» **PROVIDED MATERIAL**
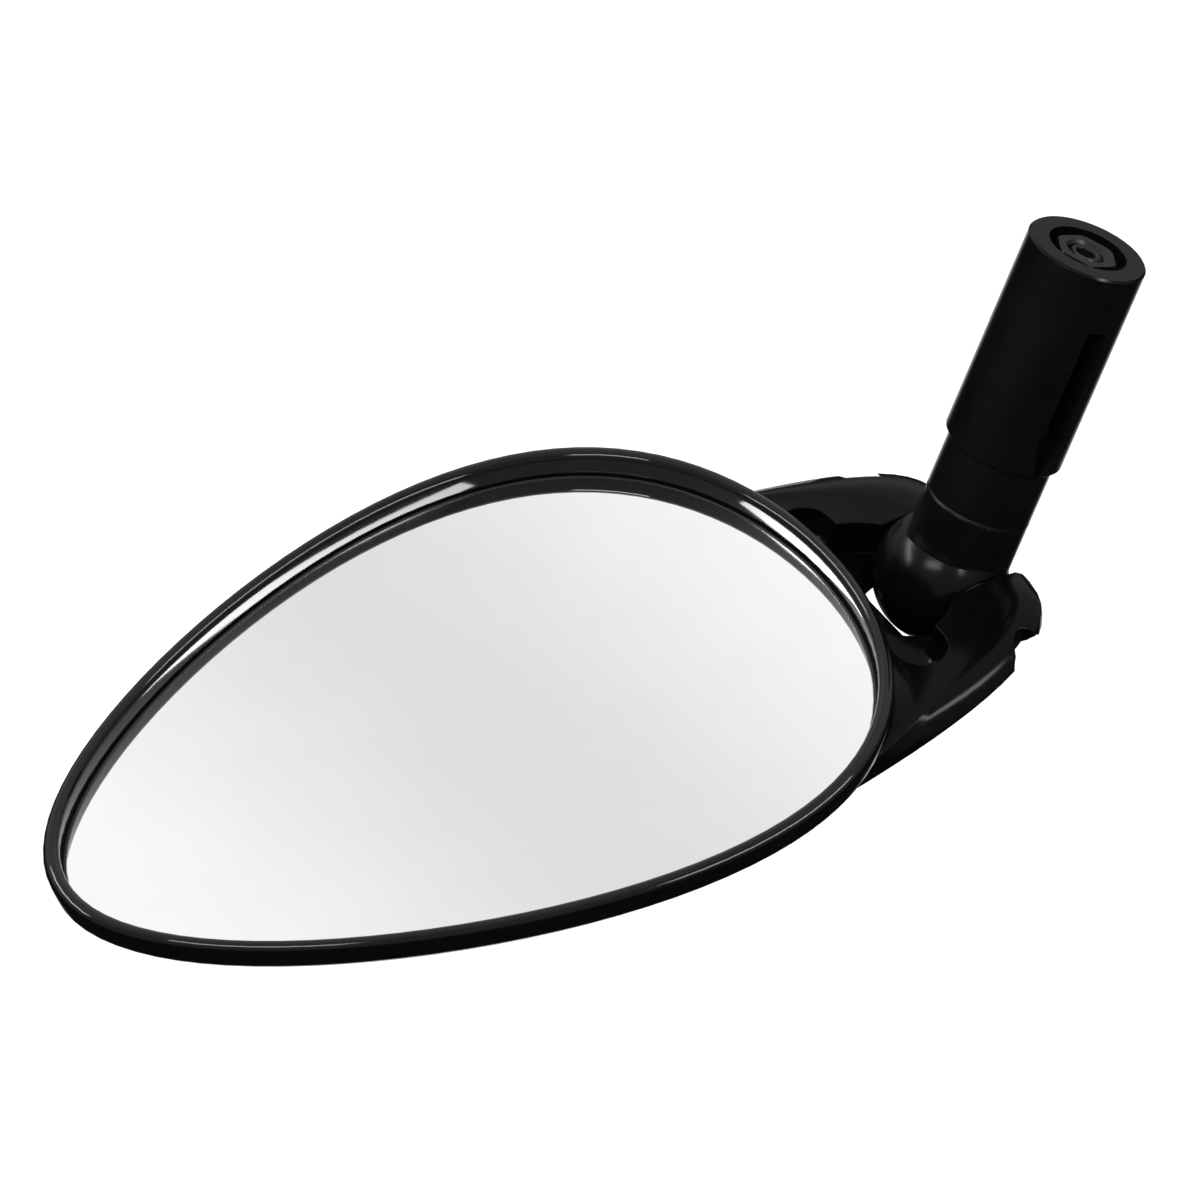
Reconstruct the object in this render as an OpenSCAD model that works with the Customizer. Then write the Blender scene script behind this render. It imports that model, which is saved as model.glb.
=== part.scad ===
// Bar-end mirror for a motorcycle.
// An egg-shaped convex glass sits in a rim ring on a moulded housing. The wide end of the housing
// runs out into a fork of two ears. A knuckle pivots between the ears and swivels on the draw bolt
// of a split expander sleeve, which is clamped inside the open end of a handlebar.
// The origin is on the sleeve's axis at its outer end. +X runs from the narrow end of the glass
// towards the fork, +Y along the hinge axis and +Z out of the glass. Millimetres.

/* [Mirror outline] */
// Length of the egg's two long half-axes together
mirror_length = 120; // [100:1:150]
// Width of the egg across its widest part
mirror_width = 85; // [72:1:100]
// How much wider the fork end is than the free end
egg_taper = 0.17; // [0.05:0.01:0.25]
// How far the outline is drawn out towards the free end
egg_skew = 0.074; // [0:0.002:0.1]

/* [Rim and glass] */
// Wall of the rim ring, seen from the front
rim_wall = 2.2; // [1.6:0.1:3.5]
// Height of the rim ring above the housing's mouth
rim_height = 3.9; // [3.6:0.1:5]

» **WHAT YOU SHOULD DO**
Repeat the data verbatim.

» **SOLUTION**
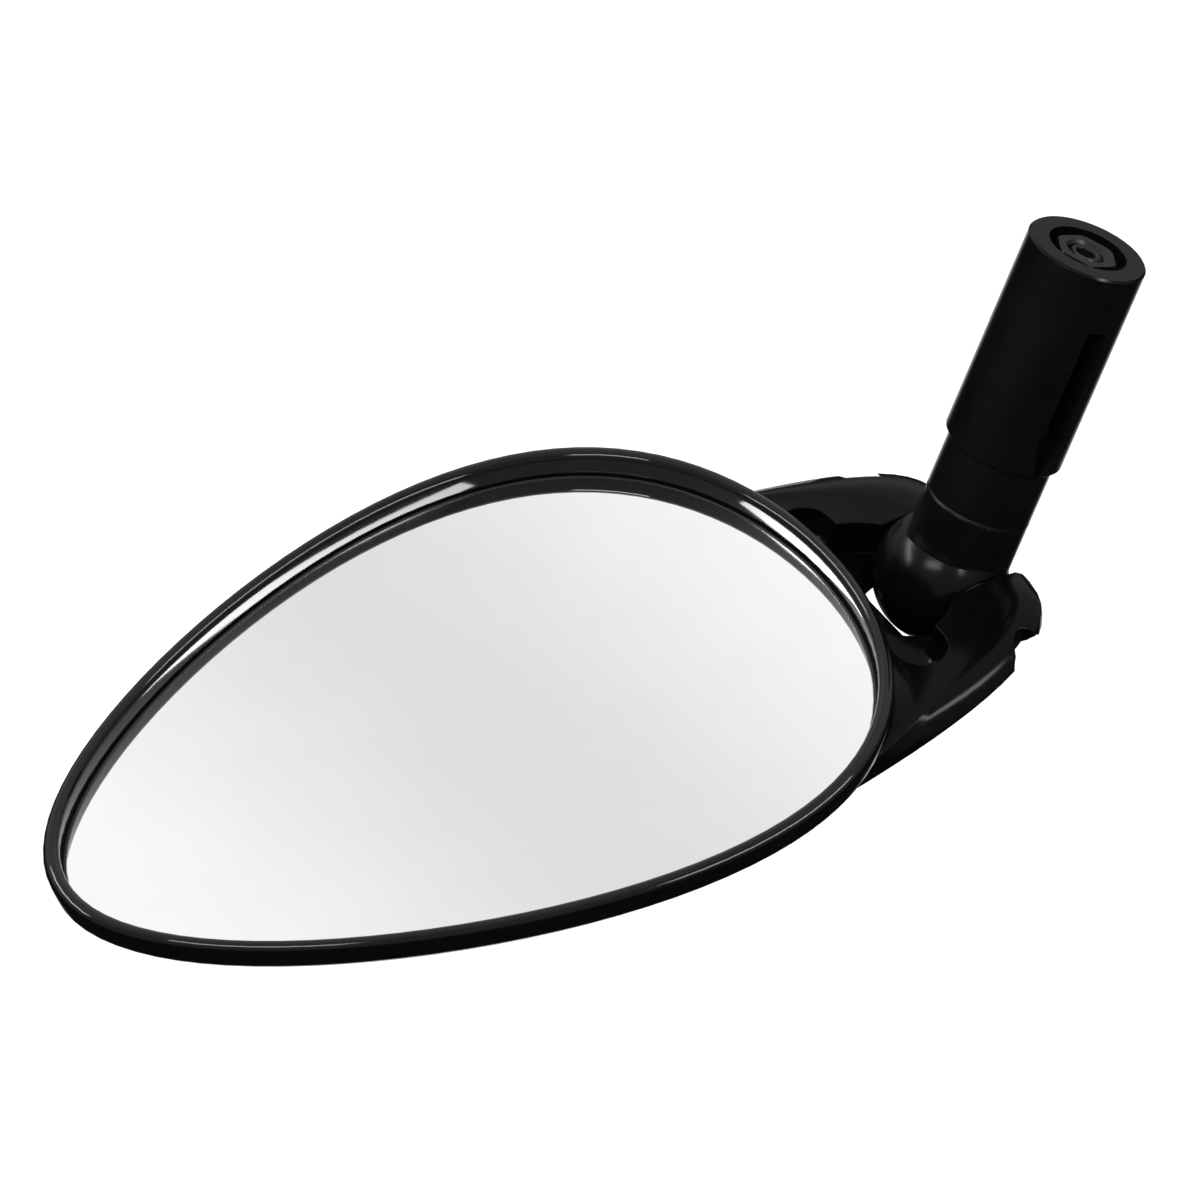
Reconstruct the object in this render as an OpenSCAD model that works with the Customizer. Then write the Blender scene script behind this render. It imports that model, which is saved as model.glb.
=== part.scad ===
// Bar-end mirror for a motorcycle.
// An egg-shaped convex glass sits in a rim ring on a moulded housing. The wide end of the housing
// runs out into a fork of two ears. A knuckle pivots between the ears and swivels on the draw bolt
// of a split expander sleeve, which is clamped inside the open end of a handlebar.
// The origin is on the sleeve's axis at its outer end. +X runs from the narrow end of the glass
// towards the fork, +Y along the hinge axis and +Z out of the glass. Millimetres.

/* [Mirror outline] */
// Length of the egg's two long half-axes together
mirror_length = 120; // [100:1:150]
// Width of the egg across its widest part
mirror_width = 85; // [72:1:100]
// How much wider the fork end is than the free end
egg_taper = 0.17; // [0.05:0.01:0.25]
// How far the outline is drawn out towards the free end
egg_skew = 0.074; // [0:0.002:0.1]

/* [Rim and glass] */
// Wall of the rim ring, seen from the front
rim_wall = 2.2; // [1.6:0.1:3.5]
// Height of the rim ring above the housing's mouth
rim_height = 3.9; // [3.6:0.1:5]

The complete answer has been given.